What Are the Effects of Heroin?
Once an individual has started using heroin, they are very likely to quickly develop a tolerance to it. This means that they will need to take more of the drug to get the effects they seek. The downside of this is that the body becomes used to receiving regular stimulus from heroin and become reliant on it. A sign that tolerance has developed is when a person starts to experience unpleasant withdrawal symptoms when they aren’t using.
Prolonged heroin use and abuse can lead to the following:
- Collapsed veins
- Coronary infection
- Skin problems such as abscesses and cellulitis
- Risk of contracting HIV/AIDS, hepatitis B and C from dirty needles
- Respiratory diseases such as pneumonia and TB
- Miscarriage in a pregnant woman
What to Do If You Think Someone Is Using
A person who is struggling with heroin use may not show any obvious signs that they are using drugs. The addict themselves is very unlikely to admit they have a problem and could even go to great lengths to conceal heroin use. It is probably unsurprising that many people attending heroin addiction treatment centers as a result of heroin addiction did not volunteer to seek heroin treatment medication or rehab but did so following the intervention of family and friends.
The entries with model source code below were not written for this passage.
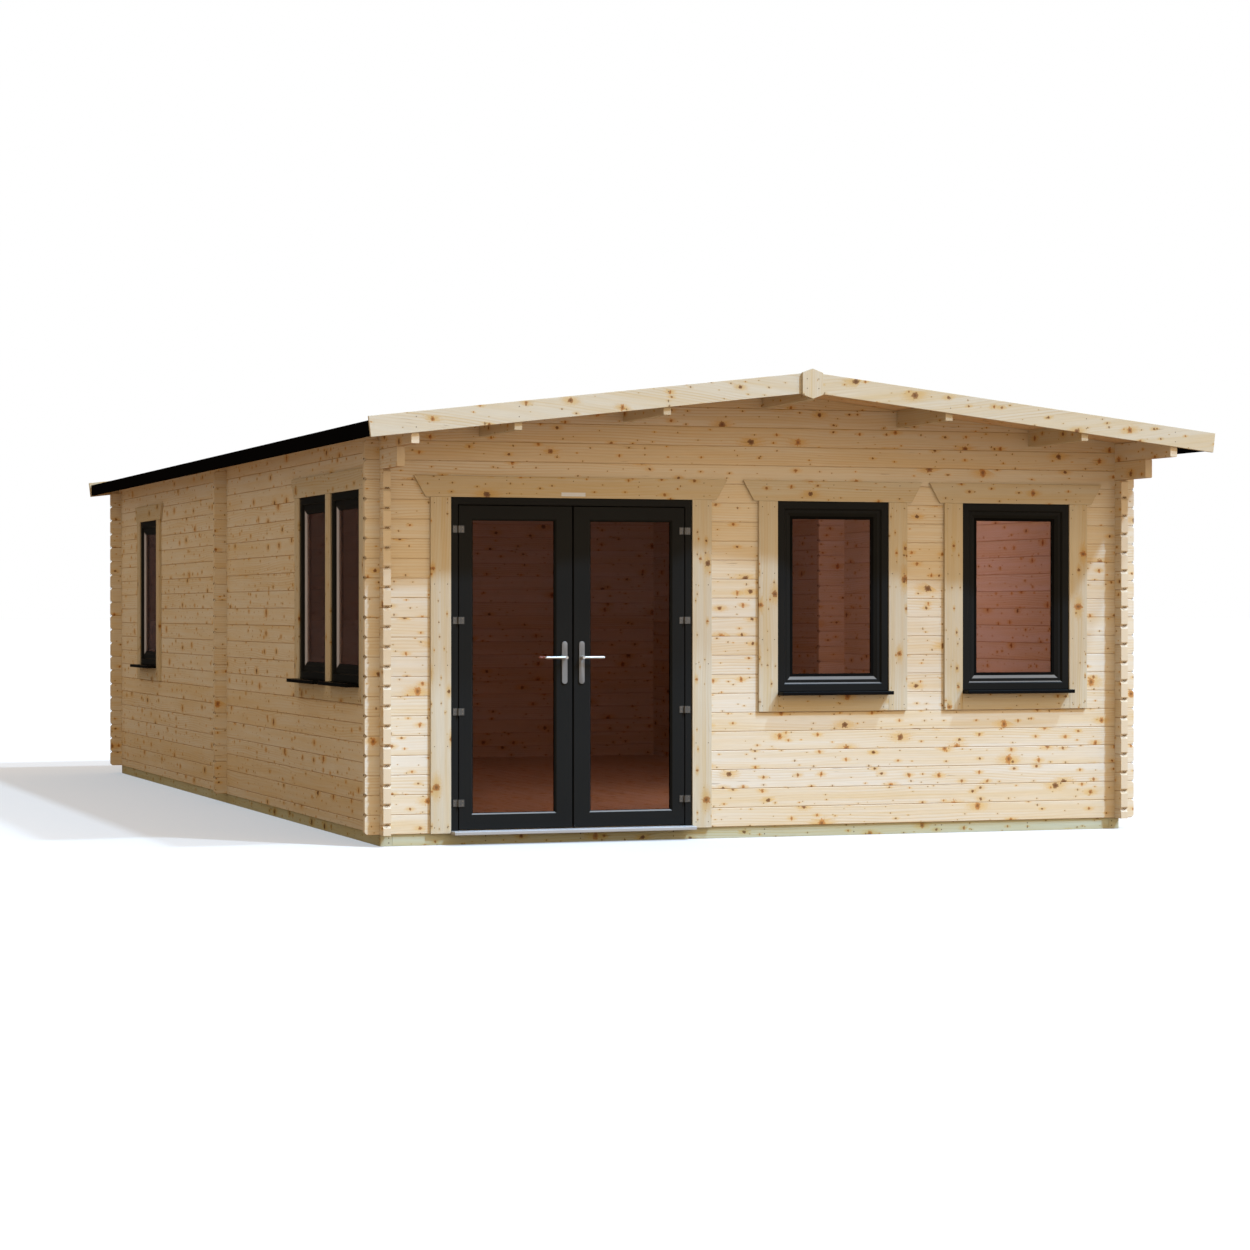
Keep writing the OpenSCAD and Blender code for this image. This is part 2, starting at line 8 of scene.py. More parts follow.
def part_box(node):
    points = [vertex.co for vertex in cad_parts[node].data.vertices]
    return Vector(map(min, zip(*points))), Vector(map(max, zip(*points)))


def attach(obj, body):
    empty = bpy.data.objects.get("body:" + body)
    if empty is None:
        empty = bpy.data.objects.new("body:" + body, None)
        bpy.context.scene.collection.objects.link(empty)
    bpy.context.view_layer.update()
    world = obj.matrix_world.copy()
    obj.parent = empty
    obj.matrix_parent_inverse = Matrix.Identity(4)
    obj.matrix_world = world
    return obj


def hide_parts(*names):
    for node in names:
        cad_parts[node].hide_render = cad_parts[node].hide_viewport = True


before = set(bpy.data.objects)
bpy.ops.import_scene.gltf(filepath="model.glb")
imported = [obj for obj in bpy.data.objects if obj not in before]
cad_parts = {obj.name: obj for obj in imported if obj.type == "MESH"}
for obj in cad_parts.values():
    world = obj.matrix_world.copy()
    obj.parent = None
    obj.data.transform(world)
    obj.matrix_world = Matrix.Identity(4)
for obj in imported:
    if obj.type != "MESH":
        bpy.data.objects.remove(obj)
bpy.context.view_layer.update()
print("packed cabin loaded:", len(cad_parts), "nodes")
scene = bpy.context.scene

# Places that everything below is worked out from, in metres.
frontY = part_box("front_wall_over_door")[0].y        # outer face of the front wall
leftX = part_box("left_wall_front")[0].x              # outer face of the left wall
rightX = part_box("right_wall_front")[1].x
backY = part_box("back_wall")[1].y
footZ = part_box("front_wall_left")[0].z              # top of the base beams
logs = {"course": 0.114, "thick": 0.045}
roofSlope = math.radians(6.6)

# Helpers that add shader nodes.
def addNode(tree, kind, inputs=None, **settings):
    made = tree.nodes.new("ShaderNode" + kind)
    for key, value in settings.items():
        setattr(made, key, value)
    for key, value in (inputs or {}).items():
        feed(tree, made.inputs[key], value)
    return made

def feed(tree, socket, value):
    if isinstance(value, bpy.types.NodeSocket):
        tree.links.new(value, socket)
    else:
        socket.default_value = value

def maths(tree, operation, *values, clamp=False):
    made = addNode(tree, "Math", operation=operation, use_clamp=clamp)
    for socket, value in zip(made.inputs, values):
        feed(tree, socket, value)
    return made.outputs[0]

def vectorMaths(tree, operation, *values):
    made = addNode(tree, "VectorMath", operation=operation)
    for socket, value in zip(made.inputs, values):
        feed(tree, socket, value)
    return made.outputs["Value" if operation in ("LENGTH", "DOT_PRODUCT") else "Vector"]

def remap(tree, value, low, high, toLow=0.0, toHigh=1.0, smooth=False):
    kind = "SMOOTHSTEP" if smooth else "LINEAR"
    made = addNode(tree, "MapRange", {0: value, 1: low, 2: high, 3: toLow, 4: toHigh},
                   interpolation_type=kind)
    return made.outputs[0]

def mixColour(tree, factor, a, b, blend="MIX"):
    made = addNode(tree, "Mix", data_type="RGBA", blend_type=blend)
    for index, value in ((0, factor), (6, a), (7, b)):
        feed(tree, made.inputs[index], value)
    return made.outputs[2]

def joinXyz(tree, x, y, z):
    return addNode(tree, "CombineXYZ", {0: x, 1: y, 2: z}).outputs[0]

def splitXyz(tree, vector):
    return addNode(tree, "SeparateXYZ", {0: vector}).outputs

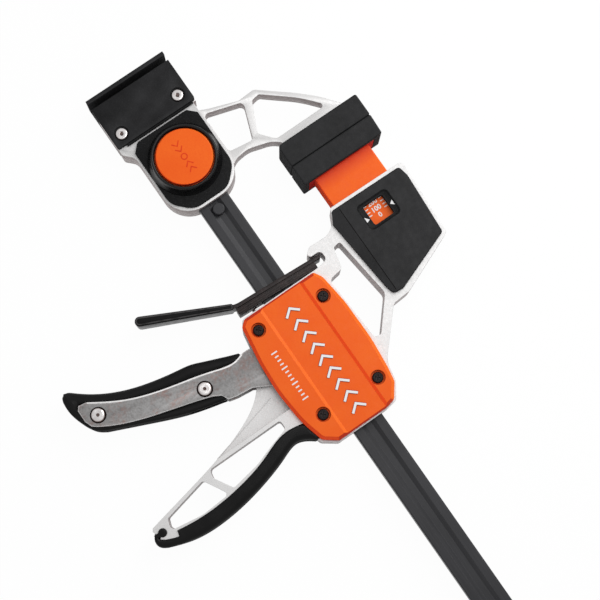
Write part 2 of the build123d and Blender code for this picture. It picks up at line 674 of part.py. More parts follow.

If someone is behaving completely out of character, mixing with different people, hanging out in unusual places or withdrawing from loved ones, it can be an indication of a problem. The most important thing is not to wait until the problem has gotten worse but to take action as soon as it is detected and get the individual the help they need. Heroin addiction is a treatable illness that people are able to overcome successfully to go on to live a substance-free life.